One form of punishment in Hellfire is the humiliation of its inhabitants in various ways, such as what we read in this surah concerning the carrier of firewood, the wife of Abu Lahab, for she has been portrayed repulsively in Hellfire. Normally a woman wears a necklace of gold, but this unfortunate woman has a rope of palm-fibre around her neck, rough to the touch, wound from fibres, carrying the fuel for her own punishment in Hellfire. This, in its entirety, is nothing less than the physical manifestation of how she was in this world, for it is not unlikely that she wore around her neck a vessel fastened with a rope wound from fibre, which she had filled with thorns to throw in front of the Prophet (S).
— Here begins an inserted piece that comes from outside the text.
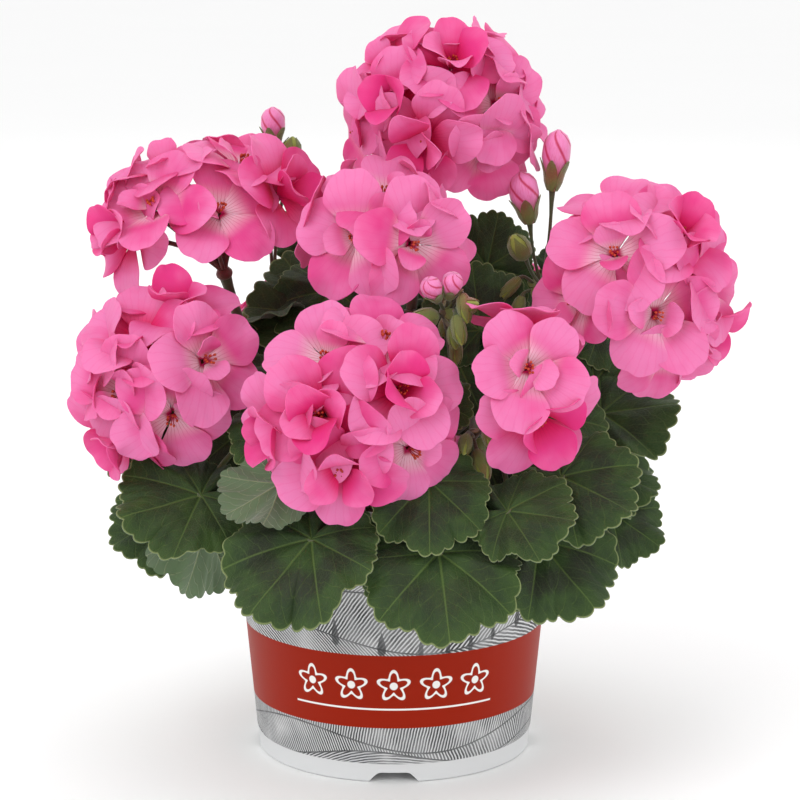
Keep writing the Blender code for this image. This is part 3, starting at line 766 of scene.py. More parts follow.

This surah is one of the prophesies of the Qur'an that impart knowledge of the unseen; it was revealed while Abu Lahab was still alive and was a disbeliever. Had he wanted to, he could have challenged the Qur'an by pretending to believe in the Prophet (S) and thus proving this prophecy to be false! And yet, because Allah knew that this would never happen, he sent down this surah containing the exposition of a general rule, whose upshot is that even when Allah foretells the deeds of His servants this does not remove free will from them; whatever deeds of theirs are described are only mentioned assuming that they will have free will. Otherwise, if these prophesies left them without free will, there would be no punishment for their deeds!